Les plateformes se moquent de nos données à titre individuel. Ce qu’elles exploitent, c’est ce qu’on appelle le graphe social: la connexion de l’ensemble de nos données personnelles. Une plateforme comme Facebook se moque de savoir si vous préférez manger italien ou chinois, ce qu’elle veut c’est savoir avec qui vous mangez. Facebook demande aux individus de se relier à leurs «amis», enregistre le graphe social qui en résulte et le financiarise. C’est ça le fondement de la dimension collective. Les données ont une nature collective, une nature sociale, et doivent donc être discutées collectivement. Voilà pourquoi quand on demande à un individu seul de prendre une décision sur ses données, quelquechose est faussé: l’individu engage en général plus que ses propres données. Par exemple, l’accès aux mails donne des droits de traitement sur les données de toutes les personnes avec lesquelles j’entretiens une correspondance. C’est extrêmement dur de séparer ce qui relève uniquement de l’individu.

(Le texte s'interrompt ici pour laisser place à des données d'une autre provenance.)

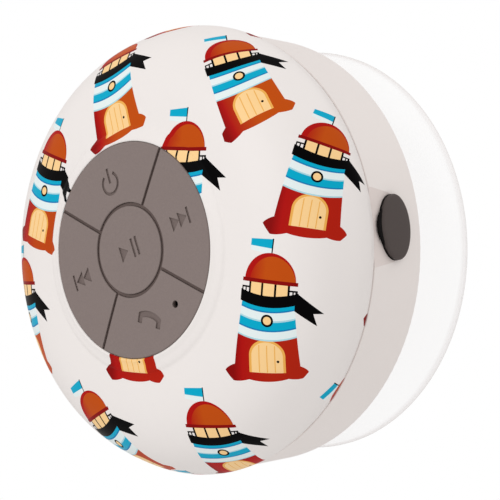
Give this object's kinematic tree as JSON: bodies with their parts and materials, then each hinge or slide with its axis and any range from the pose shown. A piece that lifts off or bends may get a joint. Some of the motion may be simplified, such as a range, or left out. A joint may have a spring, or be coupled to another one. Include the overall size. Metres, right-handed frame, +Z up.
{
  "type": "shower speaker",
  "caption": "Round wall-mounted shower speaker with a domed printed front, a silicone keypad, a plugged charging port and a suction cup.",
  "frame": {"origin": "centre of the suction cup's rim, on the wall", "axes": "+Y from the front of the object to the wall, +Z up with the power key at 12 o'clock, +X to the right as seen from the front"},
  "size_m": [0.086, 0.0509, 0.086],
  "materials": {
    "printed_shell": "gloss, printed",
    "housing_plastic": "satin gloss",
    "keypad_silicone": "matte, fine grain",
    "switch_plastic": "matte",
    "plug_rubber": "matte",
    "cup_vinyl": "gloss, milky",
    "stud_plastic": "gloss",
    "seal_rubber": "matte",
    "housing_rubber": "matte",
    "zinc_steel": "zinc plated",
    "basket_steel": "black, pressed",
    "membrane_fabric": "woven",
    "circuit_board": "solder mask",
    "switch_metal": "plain",
    "can_metal": "plated",
    "lamp_lens": "clear",
    "chip_plastic": "moulded",
    "component_plastic": "mixed",
    "connector_plastic": "moulded",
    "cell_foil": "foil",
    "tape": "foam tape",
    "lead_plastic": "insulation",
    "cone_paper": "pressed pulp",
    "spider_fabric": "resin-soaked cloth",
    "copper": "enamelled wire",
    "magnet": "nickel plated"
  },
  "bodies": {
    "wall_cup": {"suction_cup": "cup_vinyl"},
    "stud": {"cup_stud": "stud_plastic"},
    "housing": {"amplifier_chip": "chip_plastic", "audio_processor": "chip_plastic", "battery_cell": "cell_foil", "battery_leads": "lead_plastic", "battery_tape": "tape", "board_components": "component_plastic", "board_screws": "zinc_steel", "case_screws": "zinc_steel", "charging_board": "circuit_board", "charging_board_screws": "zinc_steel", "charging_leads": "lead_plastic", "front_shell": "printed_shell", "keypad_mat": "keypad_silicone", "lead_connectors": "connector_plastic", "main_board": "circuit_board", "microphone": "can_metal", "microphone_boot": "seal_rubber", "plug_tether": "plug_rubber", "rear_housing": "housing_plastic", "screw_plugs": "housing_rubber", "shell_gasket": "seal_rubber", "speaker_basket": "basket_steel", "speaker_gasket": "seal_rubber", "speaker_leads": "lead_plastic", "speaker_magnet": "magnet", "speaker_screws": "zinc_steel", "speaker_spider": "spider_fabric", "speaker_surround": "seal_rubber", "speaker_top_plate": "zinc_steel", "speaker_yoke": "zinc_steel", "splash_membrane": "membrane_fabric", "status_led": "lamp_lens", "tact_switches": "switch_metal", "usb_connector": "can_metal", "usb_tongue": "chip_plastic"},
    "plug": {"port_plug": "plug_rubber"},
    "cone": {"speaker_cone": "cone_paper", "speaker_dust_cap": "cone_paper", "voice_coil": "copper"},
    "power_button": {"power_key": "keypad_silicone", "power_switch_plunger": "switch_plastic"},
    "next_button": {"next_key": "keypad_silicone", "next_switch_plunger": "switch_plastic"},
    "call_button": {"call_key": "keypad_silicone", "call_switch_plunger": "switch_plastic"},
    "previous_button": {"previous_key": "keypad_silicone", "previous_switch_plunger": "switch_plastic"},
    "play_pause_button": {"play_pause_key": "keypad_silicone", "play_pause_switch_plunger": "switch_plastic"}
  },
  "joints": [
    {"name": "cup_press", "type": "slide", "parent": "wall_cup", "child": "stud", "axis": [0, 1, 0], "range_m": [0, 0.005], "stiffness_N_per_m": 1500, "deforming": ["suction_cup"]},
    {"name": "cup_swivel", "type": "hinge", "parent": "stud", "child": "housing", "pos_m": [0, 0, 0], "axis": [0, 1, 0], "continuous": true},
    {"name": "plug_swing", "type": "hinge", "parent": "housing", "child": "plug", "pos_m": [0.04053, -0.0201, -0.01262], "axis": [0.2974, 0, 0.9548], "range_deg": [0, 100]},
    {"name": "cone_travel", "type": "slide", "parent": "housing", "child": "cone", "axis": [0, 1, 0], "range_m": [-0.001, 0.001], "stiffness_N_per_m": 1000, "deforming": ["speaker_surround", "speaker_spider"]},
    {"name": "power_press", "type": "slide", "parent": "housing", "child": "power_button", "axis": [0, 1, 0], "range_m": [0, 0.0005], "stiffness_N_per_m": 800},
    {"name": "next_press", "type": "slide", "parent": "housing", "child": "next_button", "axis": [0, 1, 0], "range_m": [0, 0.0005], "stiffness_N_per_m": 800},
    {"name": "call_press", "type": "slide", "parent": "housing", "child": "call_button", "axis": [0, 1, 0], "range_m": [0, 0.0005], "stiffness_N_per_m": 800},
    {"name": "previous_press", "type": "slide", "parent": "housing", "child": "previous_button", "axis": [0, 1, 0], "range_m": [0, 0.0005], "stiffness_N_per_m": 800},
    {"name": "play_pause_press", "type": "slide", "parent": "housing", "child": "play_pause_button", "axis": [0, 1, 0], "range_m": [0, 0.0005], "stiffness_N_per_m": 800}
  ]
}
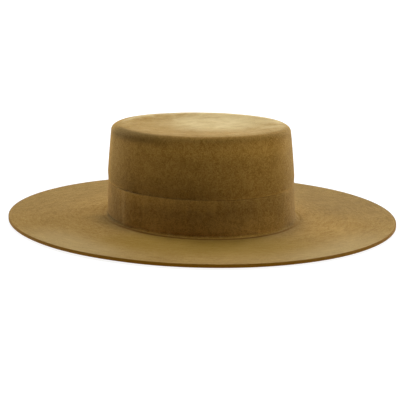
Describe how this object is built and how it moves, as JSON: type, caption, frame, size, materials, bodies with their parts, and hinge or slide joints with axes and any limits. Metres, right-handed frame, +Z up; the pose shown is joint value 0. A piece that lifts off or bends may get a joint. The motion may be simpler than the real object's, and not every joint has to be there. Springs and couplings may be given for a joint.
{
  "type": "gaucho hat",
  "caption": "Flat-brimmed felt hat with a low oval telescope crown, a shallow dished top, a wide level brim with a raw cut edge and a narrow self-felt band",
  "frame": {"origin": "the middle of the brim's underside, in the plane that the hat rests on", "axes": "+Z up through the crown, -Y the way the wearer faces, +X the wearer's left"},
  "size_m": [0.3542, 0.3872, 0.0865],
  "materials": {
    "body_felt": "brushed matte wool felt",
    "band_felt": "matte wool felt strip"
  },
  "bodies": {
    "root": {"hat_body": "body_felt", "band": "band_felt"}
  },
  "joints": []
}
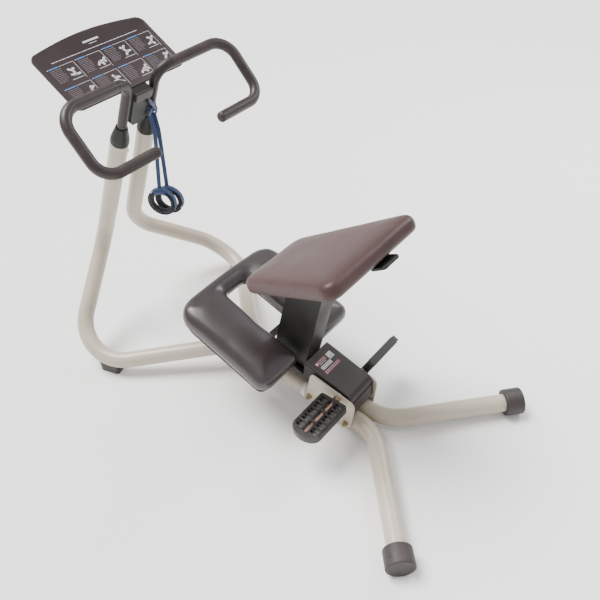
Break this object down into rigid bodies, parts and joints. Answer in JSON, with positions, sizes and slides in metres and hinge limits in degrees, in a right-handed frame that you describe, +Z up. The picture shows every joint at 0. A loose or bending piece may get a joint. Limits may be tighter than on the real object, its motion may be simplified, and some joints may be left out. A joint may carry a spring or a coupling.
{
  "type": "kneeling stretching machine",
  "caption": "Kneeling stretching machine: bent tube frame with handlebars and an instruction board, a rocking seat and shin pad, spinning foot pedals and a hanging stretch strap.",
  "frame": {"origin": "centre of the footprint on the floor, under the middle of the machine", "axes": "+X the user's left, +Y from the handlebars towards the rear legs, +Z up; the user faces -Y"},
  "size_m": [0.7992, 1.6108, 1.1268],
  "materials": {
    "frame_paint": "warm off-white powder coat, satin",
    "dark_paint": "near-black powder coat, satin",
    "cover_plastic": "brown-grey, lightly grained",
    "grip_foam": "brown-grey moulded foam, soft sheen",
    "foot_rubber": "brown-grey rubber, matt",
    "seat_vinyl": "reddish brown-grey grained vinyl",
    "pad_vinyl": "dark brown-grey smooth vinyl with a soft sheen",
    "pedal_plastic": "black moulded plastic, fine texture",
    "white_nylon": "white nylon",
    "brass": "yellow zinc or brass, satin",
    "spindle_steel": "turned steel with a copper tint",
    "board_plastic": "mauve-brown printed sheet, satin",
    "plywood": "black-stained plywood",
    "webbing": "blue woven nylon webbing",
    "ring_foam": "black foam over webbing"
  },
  "bodies": {
    "frame": {"frame_tube_left": "frame_paint", "front_foot_left": "foot_rubber", "rear_cap_left": "foot_rubber", "side_plate_left": "frame_paint", "plate_bolt_front_left": "brass", "plate_bolt_rear_left": "brass", "stop_collar_left": "white_nylon", "column_sleeve_left": "dark_paint", "handlebar_left": "dark_paint", "grip_left": "grip_foam", "grip_end_left": "foot_rubber", "pedal_spindle_left": "spindle_steel", "spindle_nut_left": "brass", "frame_tube_right": "frame_paint", "front_foot_right": "foot_rubber", "rear_cap_right": "foot_rubber", "side_plate_right": "frame_paint", "plate_bolt_front_right": "brass", "plate_bolt_rear_right": "brass", "stop_collar_right": "white_nylon", "column_sleeve_right": "dark_paint", "handlebar_right": "dark_paint", "grip_right": "grip_foam", "grip_end_right": "foot_rubber", "pedal_spindle_right": "spindle_steel", "spindle_nut_right": "brass", "console_panel": "dark_paint", "console_ledge": "cover_plastic", "instruction_board": "board_plastic", "board_bracket": "dark_paint", "pivot_shaft": "spindle_steel", "strap_hitch": "webbing", "strap_strand_left": "webbing", "strap_ring_left": "ring_foam", "strap_strand_right": "webbing", "strap_ring_right": "ring_foam"},
    "rocker": {"arm_web_left": "dark_paint", "pivot_bush_left": "white_nylon", "arm_web_right": "dark_paint", "pivot_bush_right": "white_nylon", "arm_deck": "dark_paint", "arm_base": "dark_paint", "arm_rest": "dark_paint", "arm_cover": "cover_plastic", "seat_post": "dark_paint", "seat_pad": "seat_vinyl", "seat_pan": "plywood", "seat_plate": "dark_paint", "seat_bolt_1": "brass", "seat_bolt_2": "brass", "seat_bolt_3": "brass", "seat_bolt_4": "brass", "seat_tongue": "dark_paint", "knee_pad": "pad_vinyl", "knee_board": "plywood", "knee_yoke": "dark_paint", "knee_bolt_1": "brass", "knee_bolt_2": "brass"},
    "pedal_left": {"pedal_body_left": "pedal_plastic"},
    "pedal_right": {"pedal_body_right": "pedal_plastic"}
  },
  "joints": [
    {"name": "rocker_pivot", "type": "hinge", "parent": "frame", "child": "rocker", "pos_m": [0, 0.336, 0.162], "axis": [-1, 0, 0], "range_deg": [0, 20]},
    {"name": "pedal_left_spin", "type": "hinge", "parent": "frame", "child": "pedal_left", "pos_m": [0.17, 0.336, 0.162], "axis": [1, 0, 0], "continuous": true},
    {"name": "pedal_right_spin", "type": "hinge", "parent": "frame", "child": "pedal_right", "pos_m": [-0.17, 0.336, 0.162], "axis": [1, 0, 0], "continuous": true}
  ]
}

La grande question concerne la forme que pourrait prendre la négociation collective. Dans le monde du travail, des corps intermédiaires assurent cette négociation collective: les syndicats. L’employeur fragmente le collectif de travail en faisant signer un contrat individuel à chaque travailleur. Si on reste dans cette situation, les gens sont en position de faiblesse parce qu’ils doivent négocier individuellement avec leur employeur. Dans l’histoire du droit social, des couches de protection ont été mises en place. Des garanties ont été négociées collectivement avec les employeurs par les représentants des travailleurs de chaque filière afin de créer des protections que les contrats de travail doivent respecter. Tout cela est advenu grâce à une négociation collective par la base avec des syndicats qui ont représenté l’intérêt des personnes. Dans le champ des données personnelles, nous n’avons pas encore ces corps intermédiaires qui nous permettraient d’engager la discussion sur le plan collectif. Tant que ces intermédiaires de négociation n’existeront pas, on ne sortira pas de la domination individuelle. Après, il faut voir exactement quelle forme ça pourrait prendre. Le R.G.P.D. mentionne les « actions de groupe », qui pourraient être l’embryon d’une forme d’institution collective prenant en charge la défense des données. Mais ça ne suffira pas, autre chose doit être inventé.
Comment pourrait-on envisager des « espaces de négociation collective » comme vous le suggérez dans votre article ?
Aux Etats-Unis, Microsoft et Apple vont appliquer les mêmes protections que celles du R.G.P.D. en Europe aux citoyens américains sans y être obligés. C’est la pression ambiante sur le sujet, dans les médias, qui les a poussés à aller plus loin que la loi, à offrir des garanties supplémentaires par rapport au minimum fixé. Finalement, cette pression applique quelquechose qui ressemble à une négociation collective, sauf que la société civile n’est pas vraiment organisée pour y prendre part.
« Le rapport avec la plateforme nous empêche de créer les conditions du conflit. »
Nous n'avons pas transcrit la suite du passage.